Katowice: Wjechał z impetem w dystrybutor paliwa. Kierowca opla był pijany
Kierowca opla wjechał z impetem w dystrybutor paliwa na jednej ze stacji benzynowych w Katowicach. Jak się okazało, był pijany.
Policjant z Komisariatu Policji I w Katowicach jechał na służbę. Po drodze zatrzymał się na stacji paliw przy ulicy Mikołowskiej. W pewnym momencie zauważył dwóch mężczyzn, którzy podjechali oplem. Zaczęli nerwowo chodzić koło dystrybutorów, a następnie zamienili się i za kierownicę opla wsiadł mężczyzna, który wcześniej był pasażerem. W pewnym momencie kierowca ruszył i za ostatnim dystrybutorem gwałtownie zawrócił, po czym nie hamując, z impetem uderzył w dystrybutor, uszkadzając go.

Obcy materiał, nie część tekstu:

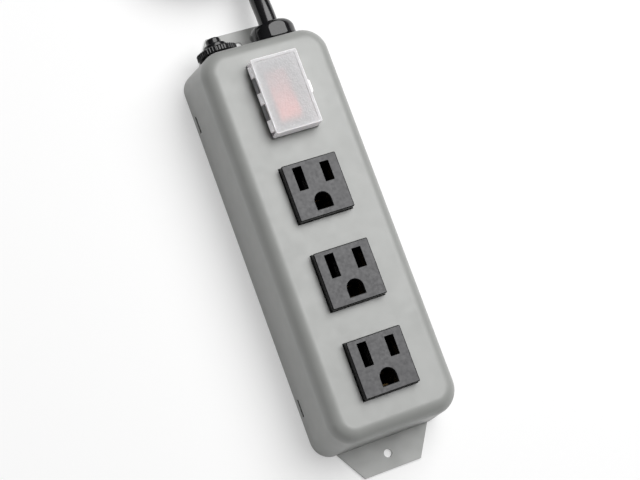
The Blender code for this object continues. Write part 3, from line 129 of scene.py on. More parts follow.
def extruded(shape, outline, axis, low, high):
    """A flat outline pushed along an axis. Its two numbers are the other two axes, in order."""
    others = [i for i in range(3) if i != axis]
    loops = []
    for level in (low, high):
        loop = []
        for a, b in outline:
            point = [0.0, 0.0, 0.0]
            point[axis] = level
            point[others[0]] = a
            point[others[1]] = b
            loop.append(point)
        loops.append(loop)
    return loft(shape, loops)


def turned(shape, profile, centre, along, steps=64):
    """A profile of (radius, distance) points turned about an axis through a centre."""
    place = Matrix.Translation(centre) @ Vector(along).to_track_quat("Z", "Y").to_matrix().to_4x4()
    rings = []
    for radius, distance in profile:
        if radius == 0:
            rings.append([shape.verts.new(place @ Vector((0, 0, distance)))])
            continue
        ring = []
        for step in range(steps):
            angle = 2 * math.pi * step / steps
            spot = Vector((radius * math.cos(angle), radius * math.sin(angle), distance))
            ring.append(shape.verts.new(place @ spot))
        rings.append(ring)
    pairs = list(zip(rings, rings[1:]))
    if len(rings[0]) > 1:
        pairs.append((rings[-1], rings[0]))
    for first, second in pairs:
        for i in range(steps):
            j = (i + 1) % steps
            corners = [first[i % len(first)], first[j % len(first)]]
            corners += [second[j % len(second)], second[i % len(second)]]
            kept = list(dict.fromkeys(corners))
            if len(kept) > 2:
                shape.faces.new(kept)
    return shape


def box(shape, x, y, z):
    """A plain block between pairs of limits, for cutting with."""
    return extruded(shape, [(x[0], y[0]), (x[1], y[0]), (x[1], y[1]), (x[0], y[1])], 2, z[0], z[1])


def rod(shape, start, along, length, radius, steps=24):
    """A plain round bar from a point, for cutting and joining."""
    return turned(shape, [(0, 0), (radius, 0), (radius, length), (0, length)], start, along, steps)


print("outline helpers ready")


# %% Solids, cuts and rounded edges
def solid(name, shape):
    """An object from a bmesh, with its faces turned outwards."""
    bmesh.ops.remove_doubles(shape, verts=shape.verts, dist=1e-7)
    bmesh.ops.recalc_face_normals(shape, faces=shape.faces)
    mesh = bpy.data.meshes.new(name)
    shape.to_mesh(mesh)
    shape.free()
    return added(name, mesh)


def settle(piece):
    """Turns a piece with its modifiers into a plain mesh."""
    graph = bpy.context.evaluated_depsgraph_get()
    settled = bpy.data.meshes.new_from_object(piece.evaluated_get(graph), depsgraph=graph)
    piece.modifiers.clear()
    old = piece.data
    piece.data = settled
    settled.name = piece.name
    bpy.data.meshes.remove(old)
    return piece


def carve(piece, tool_shape, operation="DIFFERENCE"):
    tool = solid(piece.name + "_tool", tool_shape)
    cut = piece.modifiers.new("carve", "BOOLEAN")
    cut.operation = operation
    cut.solver = "EXACT"
    cut.object = tool
    settle(piece)
    bpy.data.objects.remove(tool)
    return piece


def eased(piece, width, segments=2, from_angle=40.0):
    """Rounds the edges sharper than an angle, as paint, moulds and wear do."""
    ease = piece.modifiers.new("ease", "BEVEL")
    ease.width = width
    ease.segments = segments
    ease.limit_method = "ANGLE"
    ease.angle_limit = math.radians(from_angle)
    ease.miter_outer = "MITER_ARC"
    return settle(piece)


def shaded(piece, angle=40.0):
    """Smooth shading that keeps flats flat: sharp edges past an angle, and normals weighted by area."""
    for face in piece.data.polygons:
        face.use_smooth = True
    piece.data.set_sharp_from_angle(angle=math.radians(angle))
    weigh = piece.modifiers.new("weigh", "WEIGHTED_NORMAL")
    weigh.keep_sharp = True
    weigh.weight = 80
    return settle(piece)


def dress(piece, slot, *finishes, body="root", node=None):
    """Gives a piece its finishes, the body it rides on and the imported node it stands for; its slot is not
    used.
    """
    for finish in finishes:
        piece.data.materials.append(finish)
    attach(piece, body)
    if node:
        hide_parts(node)
    return piece


def count_of(piece):
    piece.data.calc_loop_triangles()
    return f"{piece.name}: {len(piece.data.loop_triangles)} triangles"


print("solid helpers ready")


# %% [markdown]
# ## The power cord
#
# The cord is a fixed 1.83 m of round 9 mm rubber, the usual six feet. It leaves the strain relief level,
# drops to the bench and is folded for storage: three and a half turns round a long loop, four strands in a
# square bundle. At each near bend the bundle rolls a quarter turn, which carries every strand one place on
# without crossing another. The tail climbs on the far bend, passes over the left run and comes down into the
# middle of the loop, where the plug lies. A curve object holds it, because its own line is the centreline.

# %% The cord's route
CORD_DIAMETER = 9.0 * MM
CORD_STEP = 3.0 * MM
LAPS = 4
GLAND_FACE = Vector((12.8, 101.4, 15.5)) * MM
BENCH_CLEARANCE = 0.9 * MM
BUNDLE_RADIUS = 31.5 * MM
NEAR_BEND_Y = 167.0 * MM
LOOP_STRAIGHT = 140.86 * MM
ROLL_LEAD_IN = 36.0 * MM
ROLL_END = 0.85
ROLL_LIFT = 2.0 * MM
ROLL_RUN = ROLL_LEAD_IN + ROLL_END * math.pi * BUNDLE_RADIUS
LEAD_SWING_Y = 112.0 * MM
LEAD_DROP_Y, LEAD_DROP_RUN = 105.0 * MM, 46.0 * MM
SETTLE_RUN = 45.0 * MM
LAST_CLIMB = 3.4 * MM
TAIL_CLIMB = 9.2 * MM
TAIL_SWING = 68.0 * MM
TAIL_DROP_AFTER, TAIL_DROP_RUN = 30.0 * MM, 52.0 * MM
PLUG_START_Y = 227.6 * MM
PLUG_Z = 13.0 * MM
FAR_BEND_Y = NEAR_BEND_Y + LOOP_STRAIGHT


def eased_step(t):
    t = max(0.0, min(1.0, t))
    return t * t * (3 - 2 * t)


def strand_place(angle, lift=0.0):
    """How far out and how high a strand lies when the bundle has rolled to an angle in degrees."""
    reach = CORD_DIAMETER / math.sqrt(2)
    a = math.radians(angle)
    return BUNDLE_RADIUS + reach * math.cos(a), BENCH_CLEARANCE + CORD_DIAMETER + reach * math.sin(a) + lift


def rolled(start, gone):
    """A strand's place when the bundle has gone some way into its quarter roll."""
    s = eased_step(gone / ROLL_RUN)
    return strand_place(start - 90 * s, ROLL_LIFT * math.sin(math.pi * s))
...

Mężczyzna chciał odjechać, lecz koło samochodu zaczepił się o jeden z węży dystrybutora. Osoby wyszły z auta, uwolniły koło, chcąc się oddalić. Wtedy policjant zareagował i uniemożliwił im dalsza jazdę. Funkcjonariusz wyczuł od kierowcy woń alkoholu,a o całym zdarzeniu powiadomił dyżurnego, który na miejsce wysłał mundurowych z drogówki.
Badanie stanu trzeźwości wykazało w organizmie kierowcy blisko promil alkoholu. Teraz kierowca odpowie nie tylko za jazdę w stanie nietrzeźwości, ale również za spowodowanie kolizji drogowej. Grozi mu do 2 lat więzienia.